[START OF Data segment]

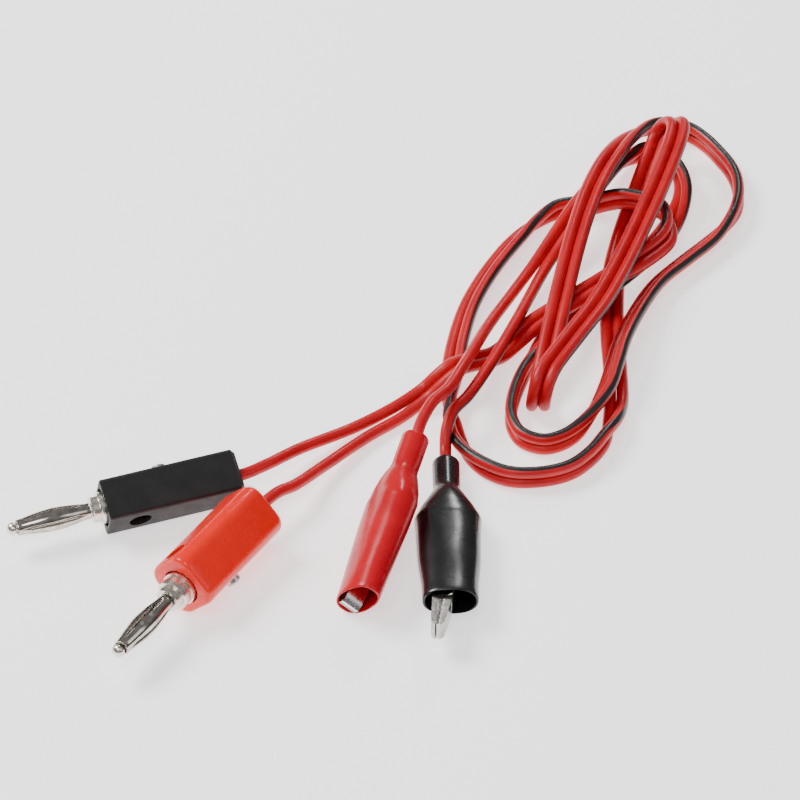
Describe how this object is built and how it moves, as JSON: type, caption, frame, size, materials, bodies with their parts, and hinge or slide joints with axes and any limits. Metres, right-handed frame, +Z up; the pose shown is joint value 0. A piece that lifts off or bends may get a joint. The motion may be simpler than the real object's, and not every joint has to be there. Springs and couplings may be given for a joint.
{
  "type": "test lead",
  "caption": "Test lead: flat twin cord split at each end, with stackable banana plugs on one end and booted alligator clips on the other.",
  "frame": {"origin": "on the surface the leads lie on, under the middle of the plugs and clips", "axes": "+X from the plugs towards the clips and the coiled cord, +Y from the front towards the coil, +Z up"},
  "size_m": [0.1492, 0.1644, 0.0142],
  "materials": {
    "black_shell": "satin moulded",
    "red_shell": "smooth moulded",
    "plug_nickel": "nickel plated, bright",
    "clip_nickel": "nickel plated, pressed",
    "steel": "zinc plated",
    "copper": "tinned copper strands, drawn as one",
    "black_vinyl": "soft glossy vinyl",
    "red_vinyl": "soft glossy vinyl",
    "cord_red": "satin vinyl, one core with a black stripe on its outer edge"
  },
  "bodies": {
    "leads": {"black_plug_shell": "black_shell", "black_plug_contact_body": "plug_nickel", "black_plug_conductor": "copper", "black_clip_fixed_jaw": "clip_nickel", "black_clip_pivot_pin": "clip_nickel", "black_clip_torsion_spring": "steel", "black_clip_conductor": "copper", "red_plug_shell": "red_shell", "red_plug_contact_body": "plug_nickel", "red_plug_conductor": "copper", "red_clip_fixed_jaw": "clip_nickel", "red_clip_pivot_pin": "clip_nickel", "red_clip_torsion_spring": "steel", "red_clip_conductor": "copper", "striped_core": "cord_red", "plain_core": "cord_red"},
    "black_spring_cage": {"black_plug_spring_cage": "plug_nickel"},
    "black_set_screw": {"black_plug_set_screw": "steel"},
    "black_jaw": {"black_clip_moving_jaw": "clip_nickel"},
    "black_boot": {"black_clip_boot": "black_vinyl"},
    "red_spring_cage": {"red_plug_spring_cage": "plug_nickel"},
    "red_set_screw": {"red_plug_set_screw": "steel"},
    "red_jaw": {"red_clip_moving_jaw": "clip_nickel"},
    "red_boot": {"red_clip_boot": "red_vinyl"}
  },
  "joints": [
    {"name": "black_jaw_open", "type": "hinge", "parent": "leads", "child": "black_jaw", "pos_m": [0.03872, -0.01083, 0.00543], "axis": [-0.0009, 0.061, 0.9981], "range_deg": [0, 20], "stiffness_Nm_per_rad": 0.05, "springref_deg": -22.92, "deforming": ["black_clip_torsion_spring"]},
    {"name": "black_cage_spin", "type": "hinge", "parent": "leads", "child": "black_spring_cage", "pos_m": [-0.03703, 0.00998, 0.00555], "axis": [-0.9432, -0.3322, 0], "continuous": true},
    {"name": "black_screw_turn", "type": "hinge", "parent": "leads", "child": "black_set_screw", "pos_m": [-0.01682, 0.02124, 0.00746], "axis": [-0.2985, 0.8478, 0.4384], "range_deg": [0, 720]},
    {"name": "black_boot_slide", "type": "slide", "parent": "leads", "child": "black_boot", "axis": [-0.0139, 0.998, -0.061], "range_m": [0, 0.003]},
    {"name": "red_jaw_open", "type": "hinge", "parent": "leads", "child": "red_jaw", "pos_m": [0.02422, -0.00185, 0.00546], "axis": [-0.7622, 0.1206, 0.6361], "range_deg": [0, 20], "stiffness_Nm_per_rad": 0.05, "springref_deg": -22.92, "deforming": ["red_clip_torsion_spring"]},
    {"name": "red_cage_spin", "type": "hinge", "parent": "leads", "child": "red_spring_cage", "pos_m": [-0.01815, -0.02029, 0.0068], "axis": [-0.5446, -0.8387, 0], "continuous": true},
    {"name": "red_screw_turn", "type": "hinge", "parent": "leads", "child": "red_set_screw", "pos_m": [-0.00229, -0.0034, 0.00298], "axis": [0.6134, -0.3983, -0.682], "range_deg": [0, 720]},
    {"name": "red_boot_slide", "type": "slide", "parent": "leads", "child": "red_boot", "axis": [0.2711, 0.9517, 0.1444], "range_m": [0, 0.003]}
  ]
}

[END OF Data segment]

### Aim of the task
Extract the complete listing above, reproducing each line exactly.

### Written answer
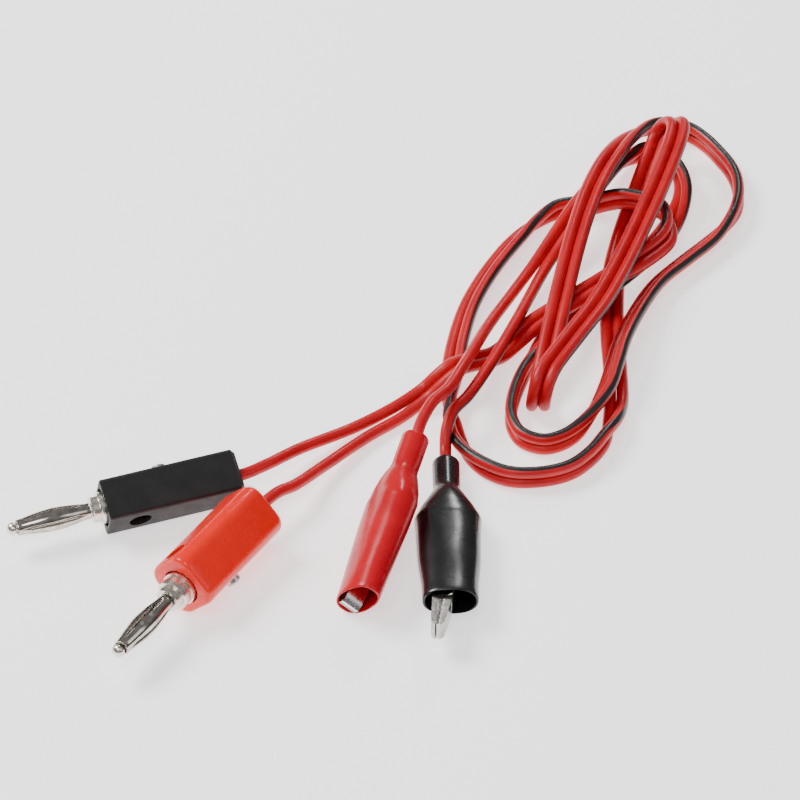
Describe how this object is built and how it moves, as JSON: type, caption, frame, size, materials, bodies with their parts, and hinge or slide joints with axes and any limits. Metres, right-handed frame, +Z up; the pose shown is joint value 0. A piece that lifts off or bends may get a joint. The motion may be simpler than the real object's, and not every joint has to be there. Springs and couplings may be given for a joint.
{
  "type": "test lead",
  "caption": "Test lead: flat twin cord split at each end, with stackable banana plugs on one end and booted alligator clips on the other.",
  "frame": {"origin": "on the surface the leads lie on, under the middle of the plugs and clips", "axes": "+X from the plugs towards the clips and the coiled cord, +Y from the front towards the coil, +Z up"},
  "size_m": [0.1492, 0.1644, 0.0142],
  "materials": {
    "black_shell": "satin moulded",
    "red_shell": "smooth moulded",
    "plug_nickel": "nickel plated, bright",
    "clip_nickel": "nickel plated, pressed",
    "steel": "zinc plated",
    "copper": "tinned copper strands, drawn as one",
    "black_vinyl": "soft glossy vinyl",
    "red_vinyl": "soft glossy vinyl",
    "cord_red": "satin vinyl, one core with a black stripe on its outer edge"
  },
  "bodies": {
    "leads": {"black_plug_shell": "black_shell", "black_plug_contact_body": "plug_nickel", "black_plug_conductor": "copper", "black_clip_fixed_jaw": "clip_nickel", "black_clip_pivot_pin": "clip_nickel", "black_clip_torsion_spring": "steel", "black_clip_conductor": "copper", "red_plug_shell": "red_shell", "red_plug_contact_body": "plug_nickel", "red_plug_conductor": "copper", "red_clip_fixed_jaw": "clip_nickel", "red_clip_pivot_pin": "clip_nickel", "red_clip_torsion_spring": "steel", "red_clip_conductor": "copper", "striped_core": "cord_red", "plain_core": "cord_red"},
    "black_spring_cage": {"black_plug_spring_cage": "plug_nickel"},
    "black_set_screw": {"black_plug_set_screw": "steel"},
    "black_jaw": {"black_clip_moving_jaw": "clip_nickel"},
    "black_boot": {"black_clip_boot": "black_vinyl"},
    "red_spring_cage": {"red_plug_spring_cage": "plug_nickel"},
    "red_set_screw": {"red_plug_set_screw": "steel"},
    "red_jaw": {"red_clip_moving_jaw": "clip_nickel"},
    "red_boot": {"red_clip_boot": "red_vinyl"}
  },
  "joints": [
    {"name": "black_jaw_open", "type": "hinge", "parent": "leads", "child": "black_jaw", "pos_m": [0.03872, -0.01083, 0.00543], "axis": [-0.0009, 0.061, 0.9981], "range_deg": [0, 20], "stiffness_Nm_per_rad": 0.05, "springref_deg": -22.92, "deforming": ["black_clip_torsion_spring"]},
    {"name": "black_cage_spin", "type": "hinge", "parent": "leads", "child": "black_spring_cage", "pos_m": [-0.03703, 0.00998, 0.00555], "axis": [-0.9432, -0.3322, 0], "continuous": true},
    {"name": "black_screw_turn", "type": "hinge", "parent": "leads", "child": "black_set_screw", "pos_m": [-0.01682, 0.02124, 0.00746], "axis": [-0.2985, 0.8478, 0.4384], "range_deg": [0, 720]},
    {"name": "black_boot_slide", "type": "slide", "parent": "leads", "child": "black_boot", "axis": [-0.0139, 0.998, -0.061], "range_m": [0, 0.003]},
    {"name": "red_jaw_open", "type": "hinge", "parent": "leads", "child": "red_jaw", "pos_m": [0.02422, -0.00185, 0.00546], "axis": [-0.7622, 0.1206, 0.6361], "range_deg": [0, 20], "stiffness_Nm_per_rad": 0.05, "springref_deg": -22.92, "deforming": ["red_clip_torsion_spring"]},
    {"name": "red_cage_spin", "type": "hinge", "parent": "leads", "child": "red_spring_cage", "pos_m": [-0.01815, -0.02029, 0.0068], "axis": [-0.5446, -0.8387, 0], "continuous": true},
    {"name": "red_screw_turn", "type": "hinge", "parent": "leads", "child": "red_set_screw", "pos_m": [-0.00229, -0.0034, 0.00298], "axis": [0.6134, -0.3983, -0.682], "range_deg": [0, 720]},
    {"name": "red_boot_slide", "type": "slide", "parent": "leads", "child": "red_boot", "axis": [0.2711, 0.9517, 0.1444], "range_m": [0, 0.003]}
  ]
}